The condition for the implicit function theorem is that the (smooth) map $f: \mathbb R^n \to \mathbb R^m$ is locally a (smooth) map of $n-k$ variables if there are locally smooth maps $g_i , i \in \{n-k+1, \dots, n\}$ with the property that $\nabla g_i$ are linearly independent.
To make this question as simple as possible let's consider maps $f: \mathbb R^2 \to \mathbb R$ so that the implicit map will be $F(x,y,z) = 0$ for some $F$. A level set of a (smooth) surface.
The condition that a gradient of a surface at a point is zero means the point in consideration is an extremum. So the condition of the theorem excludes points that are "completely flat".
But I am not sure what this means: thinking of normal extrema, like the north pole on the sphere, of course not all gradients are zero (only two(?)).

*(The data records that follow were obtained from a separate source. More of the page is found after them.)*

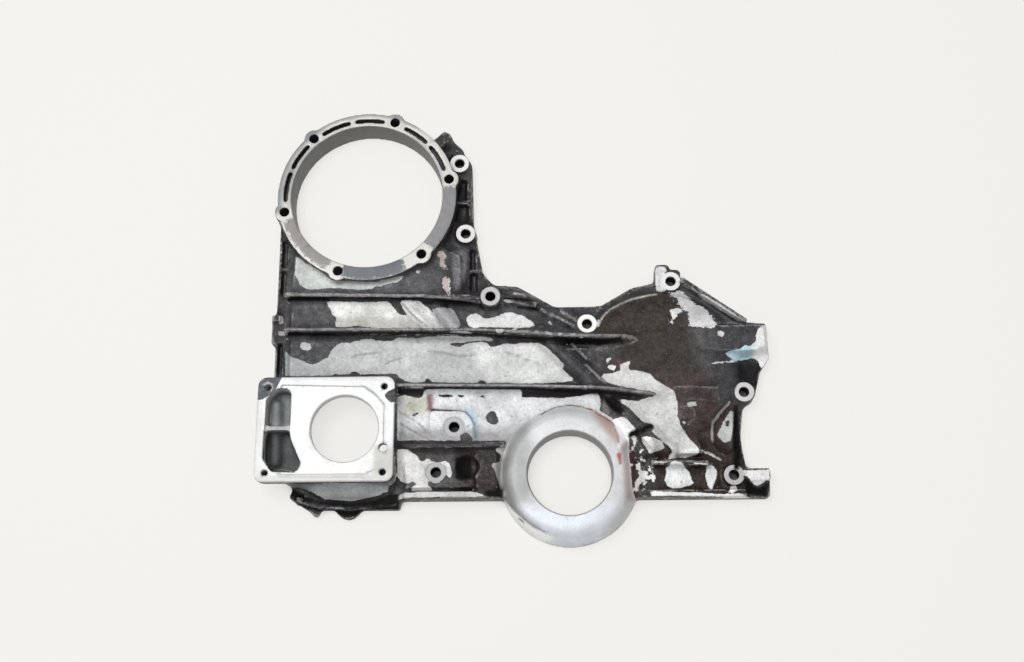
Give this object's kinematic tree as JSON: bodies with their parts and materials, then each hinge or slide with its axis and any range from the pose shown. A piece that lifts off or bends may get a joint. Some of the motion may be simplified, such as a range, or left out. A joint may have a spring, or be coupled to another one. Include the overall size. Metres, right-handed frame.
{
  "type": "spur gear cover",
  "caption": "Cast aluminium front cover for an engine's timing gears, with a pump ring, a crankshaft seal boss and a drive pad; dark paint flaking off.",
  "frame": {"origin": "centre of the bounding box, on the machined rear face", "axes": "+X to the right and +Y upwards as the cover is seen from the front when fitted, +Z forwards, away from the engine; it lies on its rear face"},
  "size_m": [0.4472, 0.3984, 0.036],
  "materials": {
    "casting": "cast aluminium with dark paint flaking off to bare grey metal, and bright machined faces"
  },
  "bodies": {
    "root": {"gear_cover": "casting"}
  },
  "joints": []
}
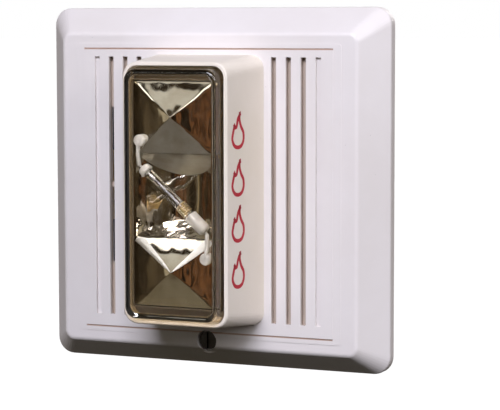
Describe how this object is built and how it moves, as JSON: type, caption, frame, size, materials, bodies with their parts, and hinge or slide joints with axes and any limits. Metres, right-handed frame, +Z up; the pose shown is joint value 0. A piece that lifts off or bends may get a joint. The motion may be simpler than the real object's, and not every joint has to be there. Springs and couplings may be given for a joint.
{
  "type": "horn strobe",
  "caption": "Wall-mounted horn strobe: square bevelled cover with a slotted grille, a tall clear-lensed lamp housing, and a tilting front on a slotted steel plate.",
  "frame": {"origin": "centre of the single-gang screw pattern, in the mounting plate's back face, which lies on the wall", "axes": "+X to the viewer's right, +Y into the wall, +Z up; the front faces -Y"},
  "size_m": [0.127, 0.0559, 0.124],
  "materials": {
    "zinc_steel": "zinc-plated sheet, satin",
    "cover_plastic": "white moulded plastic, fine satin",
    "housing_plastic": "white moulded plastic, fine satin",
    "lens_clear": "clear polycarbonate, polished",
    "gasket_rubber": "matte",
    "mirror_coat": "vacuum-metallised plastic",
    "shroud_plastic": "dark brown, satin",
    "tube_glass": "drawn glass, clear",
    "silicone_white": "matte silicone",
    "trigger_wire": "bright drawn wire",
    "lead_metal": "tinned",
    "sleeve_white": "matte",
    "frame_plastic": "grey, satin",
    "screw_zinc": "zinc-plated",
    "horn_plastic": "black, satin",
    "foam_black": "closed-cell foam",
    "brass_sheet": "rolled",
    "ceramic": "silvered ceramic",
    "wire_red": "PVC",
    "rear_plastic": "black, fine texture",
    "board_green": "solder mask",
    "capacitor_sleeve": "shrink sleeve",
    "ferrite": "sintered",
    "winding_tape": "polyester tape",
    "coil_black": "potted",
    "chip_black": "moulded epoxy",
    "resistor_body": "lacquered",
    "terminal_plastic": "green, satin",
    "contact_metal": "stamped",
    "terminal_screw_steel": "nickel-plated",
    "switch_black": "satin",
    "slider_white": "satin",
    "switch_red": "satin",
    "black_oxide": "black oxide, oiled",
    "clip_steel": "spring steel"
  },
  "bodies": {
    "wall_plate": {"mounting_plate": "zinc_steel"},
    "front_assembly": {"front_cover": "cover_plastic", "lens_housing": "housing_plastic", "lens": "lens_clear", "lens_gasket": "gasket_rubber", "reflector": "mirror_coat", "reflector_shroud": "shroud_plastic", "flash_tube": "tube_glass", "tube_cap_upper": "silicone_white", "tube_cap_lower": "silicone_white", "trigger_band": "trigger_wire", "tube_leads": "lead_metal", "lead_sleeves": "sleeve_white", "housing_frame": "frame_plastic", "housing_screws": "screw_zinc", "reflector_screws": "screw_zinc", "horn_chamber": "horn_plastic", "horn_gasket": "foam_black", "piezo_disc": "brass_sheet", "piezo_ceramic": "ceramic", "horn_cap": "horn_plastic", "piezo_leads": "wire_red", "rear_housing": "rear_plastic", "rear_housing_screws": "screw_zinc", "circuit_board": "board_green", "board_screws": "screw_zinc", "flash_capacitor": "capacitor_sleeve", "transformer_core": "ferrite", "transformer_winding": "winding_tape", "trigger_coil": "coil_black", "control_chip": "chip_black", "power_transistor": "chip_black", "small_resistors": "resistor_body", "terminal_block": "terminal_plastic", "terminal_contacts": "contact_metal", "candela_switch": "switch_black", "mode_switch": "switch_red"},
    "screw_retainer": {"screw_retainer": "clip_steel"},
    "captive_screw": {"captive_screw": "black_oxide"},
    "candela_slider": {"candela_slider": "slider_white"},
    "tone_slider": {"tone_slider": "slider_white"},
    "volume_slider": {"volume_slider": "slider_white"},
    "terminal_clamp_1": {"terminal_clamp_1": "screw_zinc"},
    "terminal_clamp_2": {"terminal_clamp_2": "screw_zinc"},
    "terminal_clamp_3": {"terminal_clamp_3": "screw_zinc"},
    "terminal_clamp_4": {"terminal_clamp_4": "screw_zinc"},
    "terminal_screw_1": {"terminal_screw_1": "terminal_screw_steel"},
    "terminal_screw_2": {"terminal_screw_2": "terminal_screw_steel"},
    "terminal_screw_3": {"terminal_screw_3": "terminal_screw_steel"},
    "terminal_screw_4": {"terminal_screw_4": "terminal_screw_steel"}
  },
  "joints": [
    {"name": "front_tilt", "type": "hinge", "parent": "wall_plate", "child": "front_assembly", "pos_m": [0, -0.0026, 0.057], "axis": [-1, 0, 0], "range_deg": [0, 8]},
    {"name": "captive_screw_travel", "type": "slide", "parent": "front_assembly", "child": "screw_retainer", "axis": [0, -1, 0], "range_m": [0, 0.004]},
    {"name": "captive_screw_turn", "type": "hinge", "parent": "screw_retainer", "child": "captive_screw", "pos_m": [0, -0.008, -0.0526], "axis": [0, -1, 0], "range_deg": [0, 2400]},
    {"name": "candela_select", "type": "slide", "parent": "front_assembly", "child": "candela_slider", "axis": [1, 0, 0], "range_m": [0, 0.006]},
    {"name": "tone_select", "type": "slide", "parent": "front_assembly", "child": "tone_slider", "axis": [0, 0, 1], "range_m": [0, 0.0028]},
    {"name": "volume_select", "type": "slide", "parent": "front_assembly", "child": "volume_slider", "axis": [0, 0, 1], "range_m": [0, 0.0028]},
    {"name": "terminal_clamp_lift_1", "type": "slide", "parent": "front_assembly", "child": "terminal_clamp_1", "axis": [0, 1, 0], "range_m": [0, 0.0029]},
    {"name": "terminal_screw_turn_1", "type": "hinge", "parent": "terminal_clamp_1", "child": "terminal_screw_1", "pos_m": [-0.0135, 0.006, -0.0173], "axis": [0, 1, 0], "range_deg": [0, 1500]},
    {"name": "terminal_clamp_lift_2", "type": "slide", "parent": "front_assembly", "child": "terminal_clamp_2", "axis": [0, 1, 0], "range_m": [0, 0.0029]},
    {"name": "terminal_screw_turn_2", "type": "hinge", "parent": "terminal_clamp_2", "child": "terminal_screw_2", "pos_m": [-0.0045, 0.006, -0.0173], "axis": [0, 1, 0], "range_deg": [0, 1500]},
    {"name": "terminal_clamp_lift_3", "type": "slide", "parent": "front_assembly", "child": "terminal_clamp_3", "axis": [0, 1, 0], "range_m": [0, 0.0029]},
    {"name": "terminal_screw_turn_3", "type": "hinge", "parent": "terminal_clamp_3", "child": "terminal_screw_3", "pos_m": [0.0045, 0.006, -0.0173], "axis": [0, 1, 0], "range_deg": [0, 1500]},
    {"name": "terminal_clamp_lift_4", "type": "slide", "parent": "front_assembly", "child": "terminal_clamp_4", "axis": [0, 1, 0], "range_m": [0, 0.0029]},
    {"name": "terminal_screw_turn_4", "type": "hinge", "parent": "terminal_clamp_4", "child": "terminal_screw_4", "pos_m": [0.0135, 0.006, -0.0173], "axis": [0, 1, 0], "range_deg": [0, 1500]}
  ],
  "couplings": [
    {"joint": "captive_screw_turn", "follows": "captive_screw_travel", "rad_per_m": 10472},
    {"joint": "terminal_screw_turn_1", "follows": "terminal_clamp_lift_1", "rad_per_m": 8975.9},
    {"joint": "terminal_screw_turn_2", "follows": "terminal_clamp_lift_2", "rad_per_m": 8975.9},
    {"joint": "terminal_screw_turn_3", "follows": "terminal_clamp_lift_3", "rad_per_m": 8975.9},
    {"joint": "terminal_screw_turn_4", "follows": "terminal_clamp_lift_4", "rad_per_m": 8975.9}
  ]
}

But what does a point on a surface look like if all the gradients vanish?
and also:
Why does this "flatness" prevent us from expressing one of the coordinates in terms of the other two?
Note: I assume the answer to question two will turn out to be interesting as it involves a modified version of the theorem: the theorem gives a smooth function (for the derivative of this function we need the non-zero gradients). But what happens if we drop the condition of (smoothness or) continuous differentiability and just express the last coordinate in terms of the other two so that the resulting function is maybe continuous but not differentiable?
Could someone please show me an example in which we can parameterise the surface locally as $z = f(x,y)$ where $f$ is continuous but not differentiable? (I am hoping to gain some insight from this example into why we require the gradients to be nonzero)